I don’t get my way – I bang my head, you don’t do what I say – I bang your head! Clearly no one is using their head! Nonsense! I tell you, this is sarasar blackmail! Bullying and arm twisting. 

Clever moves

Beta Kuhika, this is no sign of love, it’s a sign of control and manipulation. You tell me – when someone does something like this – what will yours or anyone’s reaction be? You will run to the rescue, stop him, hold him, implore him to never do this nonsense again! And, in the same moment he quickly agrees, adding, you too you must never leave him! 

Done! Conversation closed – ho gayi baat. Wooh! In half a minute, everything has changed! He got his way and your sympathy, you got some guilt and  you are back to the same situation. The fight and the cause/s of it get swept under the carpet, until the next time this behaviour gets repeated. 

Roller coaster ride

Beta I do feel for your boyfriend too – bechara must be really struggling and upset and does not know how to deal with this situation so does what he does. Lekin beta, this is no way of getting your own back – this is no way of asking for love. 
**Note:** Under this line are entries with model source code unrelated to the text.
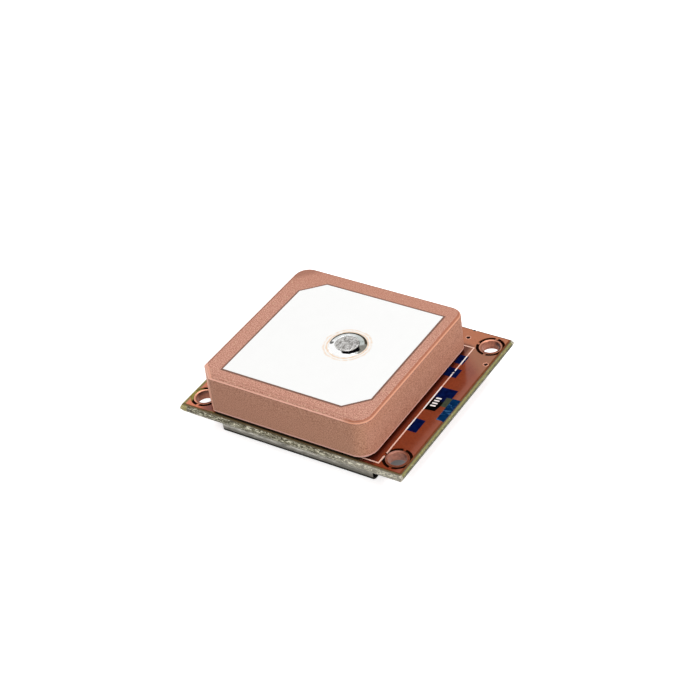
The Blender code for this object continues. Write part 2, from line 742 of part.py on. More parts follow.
def receiver_parts():
    """The parts soldered to the board's underside, inside the can, each placed from the feed pin
    or from its neighbour.
    """
    mould = finish("black_mould", (0.025, 0.025, 0.028), 0.45)
    package = finish("gold_lidded_ceramic", (0.72, 0.62, 0.42), 0.35, 1.0)
    ferrite = finish("ferrite", (0.09, 0.09, 0.09), 0.6)
    multilayer = finish("multilayer_ceramic", (0.50, 0.36, 0.24), 0.5)
    film = finish("thick_film", (0.04, 0.04, 0.05), 0.4)
    yellow = finish("tantalum_mould", (0.75, 0.52, 0.12), 0.5)
    quarter = math.pi / 2
    capacitor = (PASSIVE_LENGTH, PASSIVE_WIDTH, CAPACITOR_HEIGHT)
    resistor = (PASSIVE_LENGTH, PASSIVE_WIDTH, RESISTOR_HEIGHT)
    next_row = PART_CLEARANCE + PASSIVE_WIDTH / 2
    feed_reach = PIN_RADIUS + SEAT_GAP + BOTTOM_SOLDER_WIDTH + PART_CLEARANCE

    # Receiver chip to the left of the feed pin, with a row of capacitors on each side of it
    receiver_reach = RECEIVER_SIZE / 2 + CHIP_PAD_REACH
    receiver_x = FEED_X - feed_reach - receiver_reach
    receiver_y = FEED_Y + receiver_reach
    leadless_chip("gnss_receiver", (RECEIVER_SIZE, RECEIVER_SIZE, RECEIVER_HEIGHT),
                  (RECEIVER_PADS, RECEIVER_PADS), RECEIVER_PAD_PITCH, mould,
                  on_underside(receiver_x, receiver_y))
    for i in range(4):
        end_capped(f"capacitor_{i + 1}", capacitor, PASSIVE_TERMINAL, multilayer,
                   on_underside(receiver_x + (i - 1.5) * PASSIVE_PITCH,
                                receiver_y + receiver_reach + next_row))
    front_row = receiver_y - receiver_reach - next_row
    for i in range(3):
        end_capped(f"capacitor_{i + 5}", capacitor, PASSIVE_TERMINAL, multilayer,
                   on_underside(receiver_x + (i - 1) * PASSIVE_PITCH, front_row))

    # Clocks behind the feed pin and the memory to the right of it
    clock_front = FEED_Y + feed_reach
    oscillator_x = FEED_X - feed_reach + PART_CLEARANCE + OSCILLATOR_WIDTH / 2
    lidded_package("temperature_compensated_oscillator",
                   (OSCILLATOR_LENGTH, OSCILLATOR_WIDTH, OSCILLATOR_HEIGHT), package,
                   on_underside(oscillator_x, clock_front + OSCILLATOR_LENGTH / 2, quarter))
    crystal_x = oscillator_x + OSCILLATOR_WIDTH / 2 + PART_CLEARANCE + CRYSTAL_WIDTH / 2
    crystal_y = clock_front + CRYSTAL_LENGTH / 2
    lidded_package("clock_crystal", (CRYSTAL_LENGTH, CRYSTAL_WIDTH, CRYSTAL_HEIGHT), package,
                   on_underside(crystal_x, crystal_y, quarter))
    for i in range(2):
        end_capped(f"capacitor_{i + 8}", capacitor, PASSIVE_TERMINAL, multilayer,
                   on_underside(crystal_x + CRYSTAL_WIDTH / 2 + next_row,
                                crystal_y + (i - 0.5) * PASSIVE_PITCH, quarter))
    flash_reach = FLASH_WIDTH / 2 + CHIP_PAD_REACH
    flash_y = clock_front - PART_CLEARANCE - flash_reach
    leadless_chip("flash_memory", (FLASH_LENGTH, FLASH_WIDTH, FLASH_HEIGHT), (4, 0),
                  FLASH_PAD_PITCH, mould,
                  on_underside(FEED_X + feed_reach + FLASH_LENGTH / 2, flash_y))

    # Filter and amplifier in front of the feed pin, with their matching parts and bias resistors
    saw_y = FEED_Y - feed_reach - SAW_WIDTH / 2
    lidded_package("saw_filter", (SAW_LENGTH, SAW_WIDTH, SAW_HEIGHT), package,
                   on_underside(FEED_X, saw_y))
    amplifier_reach = AMPLIFIER_WIDTH / 2 + CHIP_PAD_REACH
    amplifier_y = saw_y - SAW_WIDTH / 2 - PART_CLEARANCE - amplifier_reach
    leadless_chip("low_noise_amplifier", (AMPLIFIER_LENGTH, AMPLIFIER_WIDTH, AMPLIFIER_HEIGHT),
                  (3, 0), FLASH_PAD_PITCH, mould, on_underside(FEED_X, amplifier_y))
    column = max(SAW_LENGTH, AMPLIFIER_LENGTH) / 2
    match_x = FEED_X + column + next_row
    match_y = flash_y - flash_reach - PART_CLEARANCE - PASSIVE_LENGTH / 2
    for i in range(2):
        y = match_y - i * PASSIVE_PITCH
        end_capped(f"matching_inductor_{i + 1}", capacitor, PASSIVE_TERMINAL, film,
                   on_underside(match_x, y, quarter))
        end_capped(f"resistor_{i + 4}", resistor, PASSIVE_TERMINAL, film,
                   on_underside(match_x + PASSIVE_WIDTH + PART_CLEARANCE, y, quarter))
    match_front = match_y - PASSIVE_PITCH - PASSIVE_LENGTH / 2
    resistor_y = min(match_front, amplifier_y - amplifier_reach) - next_row
    for i in range(3):
        end_capped(f"resistor_{i + 1}", resistor, PASSIVE_TERMINAL, film,
                   on_underside(FEED_X + (i - 1) * PASSIVE_PITCH, resistor_y))

    # Supply: regulator, choke and reservoir capacitor in front of the receiver chip
    supply_back = front_row - next_row
    inductor_x = FEED_X - column - PART_CLEARANCE - INDUCTOR_SIZE / 2
    power_inductor(ferrite, on_underside(inductor_x, supply_back - INDUCTOR_SIZE / 2))
    regulator_reach = REGULATOR_WIDTH / 2 + REGULATOR_LEAD_REACH
    regulator_x = inductor_x - INDUCTOR_SIZE / 2 - PART_CLEARANCE - REGULATOR_LENGTH / 2
    voltage_regulator(mould, on_underside(regulator_x, supply_back - regulator_reach))
    supply_front = supply_back - max(2 * regulator_reach, INDUCTOR_SIZE)
    tantalum_x = regulator_x + (TANTALUM_LENGTH - REGULATOR_LENGTH) / 2
    tantalum_y = supply_front - PART_CLEARANCE - TANTALUM_WIDTH / 2
    end_capped("reservoir_capacitor", (TANTALUM_LENGTH, TANTALUM_WIDTH, TANTALUM_HEIGHT),
               TANTALUM_TERMINAL, yellow, on_underside(tantalum_x, tantalum_y))


def build():
    clear_scene()
    circuit_board()
    ground_foil()
    hole_platings()
    solder_lands()
    antenna_tape()
    ground_electrode()
    ceramic_patch()
    patch_electrode()
    feed_pin()
    feed_solder_top()
    feed_solder_bottom()
    shield_can()
    receiver_parts()


build()
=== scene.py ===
"""Looks of a small satellite-positioning module, a ceramic patch antenna on a circuit board.

The sections follow the module as it is put together, from the bare board to the soldered feed
pin. Lengths are in metres; shader patterns work in millimetres on the object's own coordinates.
"""

import bmesh
import bpy
import numpy as np
from mathutils import Matrix, Vector


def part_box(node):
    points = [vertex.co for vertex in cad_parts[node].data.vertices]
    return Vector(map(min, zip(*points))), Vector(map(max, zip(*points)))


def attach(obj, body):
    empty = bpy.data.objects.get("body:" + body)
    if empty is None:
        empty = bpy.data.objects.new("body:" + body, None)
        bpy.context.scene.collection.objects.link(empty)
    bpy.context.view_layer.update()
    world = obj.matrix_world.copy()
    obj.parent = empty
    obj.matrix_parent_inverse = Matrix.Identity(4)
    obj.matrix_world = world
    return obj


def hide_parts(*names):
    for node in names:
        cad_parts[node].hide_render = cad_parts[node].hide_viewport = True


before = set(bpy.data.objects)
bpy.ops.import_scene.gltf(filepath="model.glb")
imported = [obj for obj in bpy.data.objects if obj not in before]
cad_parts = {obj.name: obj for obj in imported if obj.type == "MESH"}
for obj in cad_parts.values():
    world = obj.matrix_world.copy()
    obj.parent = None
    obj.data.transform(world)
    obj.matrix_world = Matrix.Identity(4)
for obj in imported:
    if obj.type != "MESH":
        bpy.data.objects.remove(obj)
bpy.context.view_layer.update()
mm = 0.001

# Studio: a white floor under the can, a pale even surround, a broad lamp behind and above with a
# weaker one on each side, and the camera at the photograph's place.


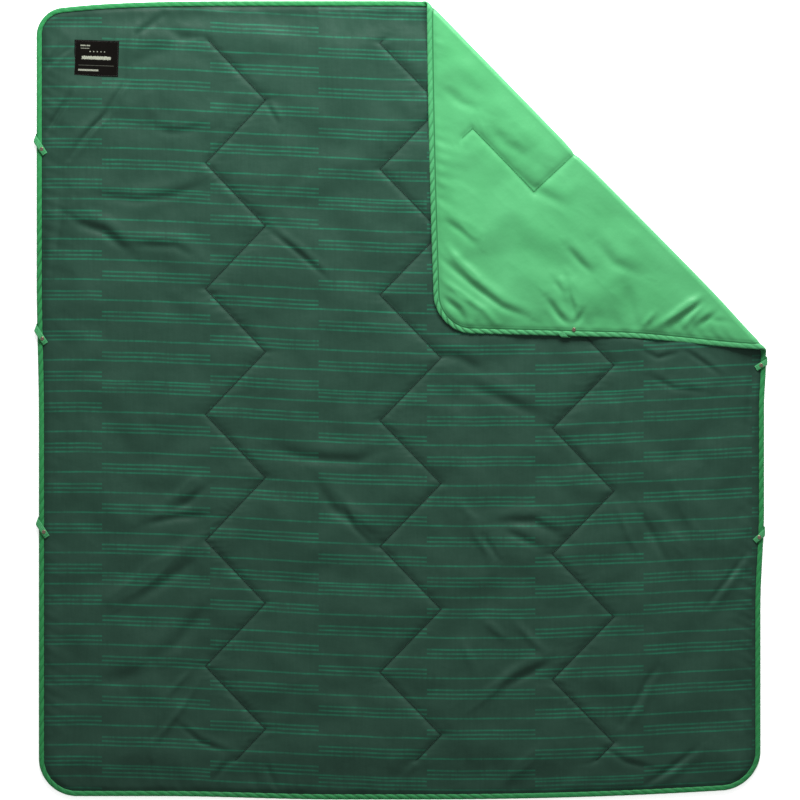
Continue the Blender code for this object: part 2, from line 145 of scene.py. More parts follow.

Beta, you cannot take the responsibility of someone who is out to harm himself – now or in the future. When we are in love, we hope to be in a place where we are at ease, where we can just sit back and relax and be yourself, where you can enjoy each other’s presence like a flower scented breeze. 

You definitely don’t want to be watching and minding yourself all the time! Who knows when this person will visphote into something  - ki kya pata when that gentle breeze becomes a tumultuous storm. That’s not love – that’s trauma. 

Time to think

Have a chat. Either ensure he stops this behaviour – or you may have to stop this relationship. Talk to him – this is a non negotiable. This kind of bullying tactics are no good for any relationship, not to mention how harmful and blatantly dangerous they can be for him. He really could harm himself and well, next can be you. 

You may also want to encourage him to get help in dealing with his own emotions. He needs to get to the source of his frustration and might benefit from professional advice. 

The bigger question is – do you want to sort out your real differences and work on those or would you like to see this display of anger more on than off ? Is that the sort of a place you want to be in? 

 Decide sooner than later. 

 

*To protect the identity, names have been changed.